# Longest Firebird Recording



## MichaWeinst (May 2, 2018)

Does anybody know which complete recording of Stravinsky's Firebird (complete 1910 ballet) is the longest? Thanks.


----------



## joen_cph (Jan 17, 2010)

A very difficult question, since there are many recordings, including some we rarely hear about, also some more provincial ones with less agile orchestras.
Here are a selection of them
https://www.discogs.com/Stravinsky-...oit-LOiseau-De-Feu-The-Firebird/master/431004

Colin Davis and Dutoit are both around 46:35 ... there are probably slower ones too.


----------



## Merl (Jul 28, 2016)

joen_cph said:


> A very difficult question, since there are many recordings, including some we rarely hear about, also some more provincial ones with less agile orchestras.
> Here are a selection of them
> https://www.discogs.com/Stravinsky-...oit-LOiseau-De-Feu-The-Firebird/master/431004
> 
> Colin Davis and Dutoit are both around 46:35 ... there are probably slower ones too.

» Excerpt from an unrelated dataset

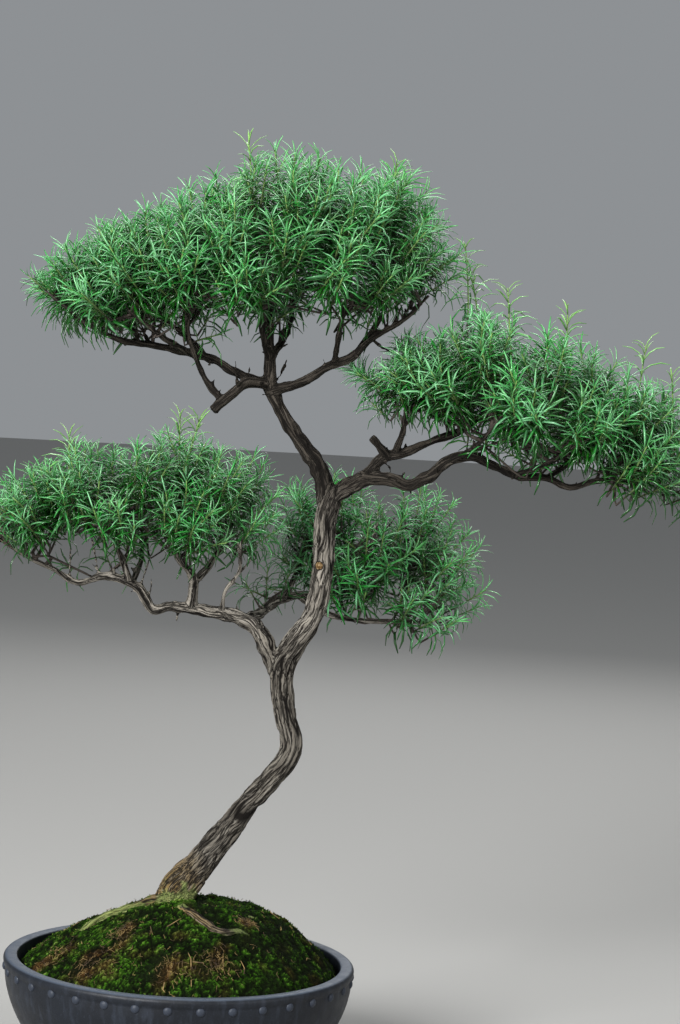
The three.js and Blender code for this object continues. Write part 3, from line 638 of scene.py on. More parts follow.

Did Celi record it? If so that will be the longest. I'd guess about 30 minutes longer than anyone else. :devil:


----------



## joen_cph (Jan 17, 2010)

Only the suite, and it´s among the DG recordings, so it is lively.

Klemperer or Böhm didn´t do any either.


----------



## elgar's ghost (Aug 8, 2010)

Haitink's account on Philips weighs in at about 50 minutes - I thought that would have been slightly longer than usual for the work.


----------



## techniquest (Aug 3, 2012)

Kitajenko's recording with the Danish NRSO on Chandos is timed at 53:14.


----------



## chill782002 (Jan 12, 2017)

The longest version of the 1910 score I have is Ansermet's 1968 recording with the New Philharmonia Orchestra which clocks in at 48:00. It's hard to imagine a longer version than the Kitajenko referred to above if that runs for another 5 minutes.


----------